Parece que a mí la música también me salvó

 Siempre me ha parecido muy linda esta apreciación de “la música me salvó”, que mucha gente dice, especialmente los músicos. Descubrieron la guitarra o cualquier otro instrumento en la adolescencia y eso básicamente lo cambió todo. Aunque amo la música y mi vida ha girado mucho en torno a ella desde que era adolescente, no toco nada, apenas un poco de piano. No por falta de intentar. Después de un tiempo llegué a creer que la música simplemente no me quería.

Andá a hacer una torta o plantar suculentas, eso era probablemente lo que la música pensaba de mí.

Pero luego me di cuenta, no hace mucho, que a pesar de mi torpeza con los instrumentos y la extinción del periodismo musical, que era a donde quería llegar después de tanto fracaso, la música también me salvó.

Todo empezó probablemente a fines de 2004, justo antes de cumplir 15 años. Mi primer novio me había dejado después de siete u ocho intensos meses de noviazgo. La patada en el orto poco a poco me hizo odiar a los hombres, las personas, las relaciones, las normas, las reglas y todo lo que se consideraba normal.
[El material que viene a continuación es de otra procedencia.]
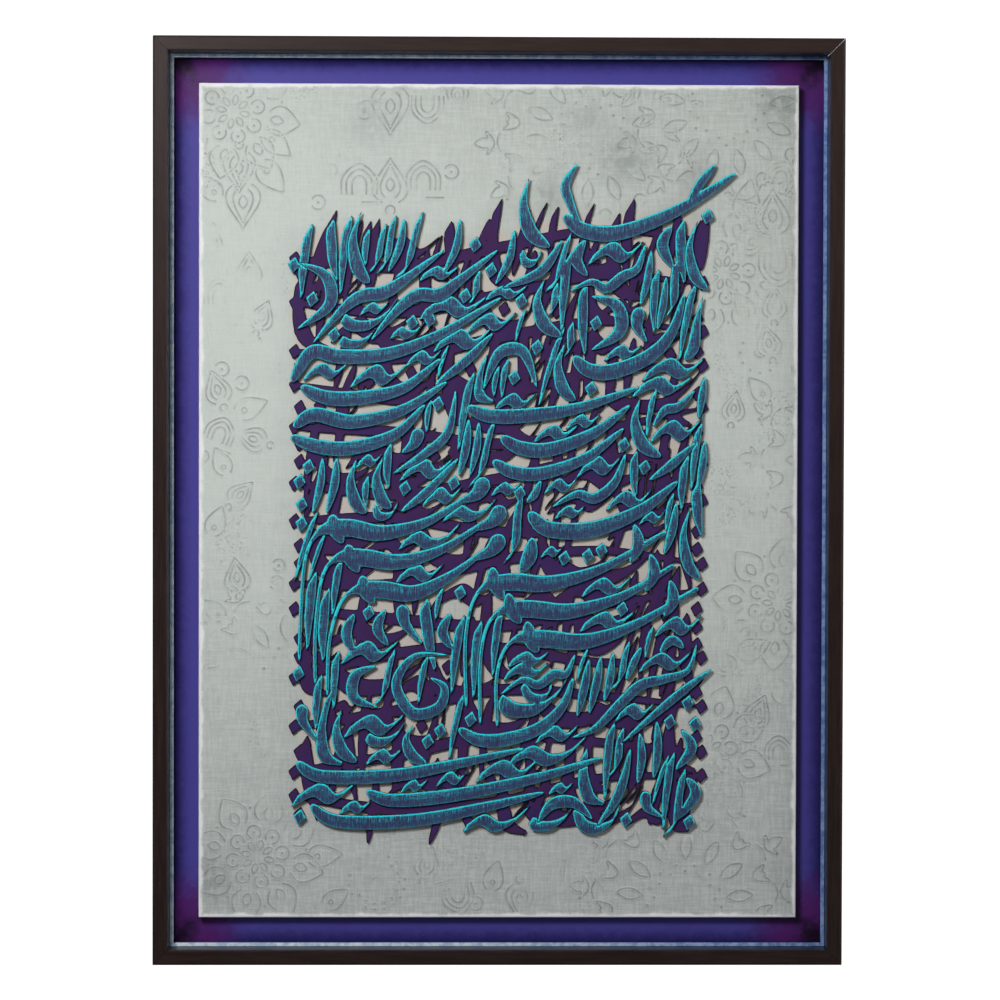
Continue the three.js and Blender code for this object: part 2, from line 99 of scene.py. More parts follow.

Me empezó a dar mucha paja querer complacer a todos, querer ser amiga de todos, incluso de quienes me trataban como mierda, querer gustarles a todos, ser parte de todos los grupos, encajar con todo. Me di cuenta de que lo que creía que era mi personalidad era en realidad yo actuando en modo automático, haciendo lo que hacían los demás, sin pensar si realmente me gustaba. La música que escuchaba, la forma en que me vestía, los lugares que frecuentaba. Recuerdo que ya me gustaba el rock, pero como a casi nadie más le gustaba, terminaba escuchando lo que escuchaba el resto de la gente, yendo a los lugares que iba el resto de la gente, vistiendo lo que absolutamente todas las chicas de mi edad vestían.

En ese momento de profunda consternación post-ruptura, la música me ayudó a descubrir que no necesitaba complacer a nadie ni formar parte de grupos con los que no me identificaba, aunque como consecuencia tuviera que juntarme solamente con dos o tres amigos que entendían quien yo era. Y fue una especie de retroalimentación. A medida que dejé ir las cosas que ya no tenían sentido para mí y me aferré a mi ropa negra de corte recto y a los CD piratas de hardcore y heavy metal de gusto dudoso, empecé a conocer gente más como yo. Ganaba CDs grabados en Nero con canciones de Sum 41 y Blink 182, recibía tips de bandas que me podrían gustar, aprendí a descargar canciones de Internet y pasaba todo el día viendo MTV para aprender algo y no avergonzarme frente a mis nuevos amigos. 

Las personas que conocí y con las que me relacioné a partir de ese momento me hicieron sentir más cómoda en mi piel. No hacían chistes sobre mi cuerpo, sobre cómo otras chicas de 15 años tenían mucho más teta que yo, no les importaba la ropa de marcas caras y ni siquiera pensaban que era cool andar en un Corsa rebajado con luces de neón. Básicamente hablábamos de música. Si hablábamos de ropa, era sobre remeras de bandas y cinturones de tachas. Si hablábamos sobre pelo, era sobre teñirnos con los mismos colores que tenían Billie Joe, Tré Cool y Mike Dirnt en los 90. Si acordábamos salir, casi siempre era para ver una banda, aunque fuera un cover de Bon Jovi en el salón parroquial de Villa Sulina, que era lo que había en donde vivíamos.

La música en sí y lo que me estaba aportando en ese momento definía quién era yo, qué me gustaba, qué quería hacer, qué quería ser de mayor. Si no hubiera sido por la música para sacarme de la inercia, del comportamiento por defecto, de elecciones que no eran elecciones, probablemente nunca habría descubierto quién era (aunque podría haberme casado con un dentista adinerado y en lugar de escribir esto, estaría grabando un boomerang de bikini en la pileta).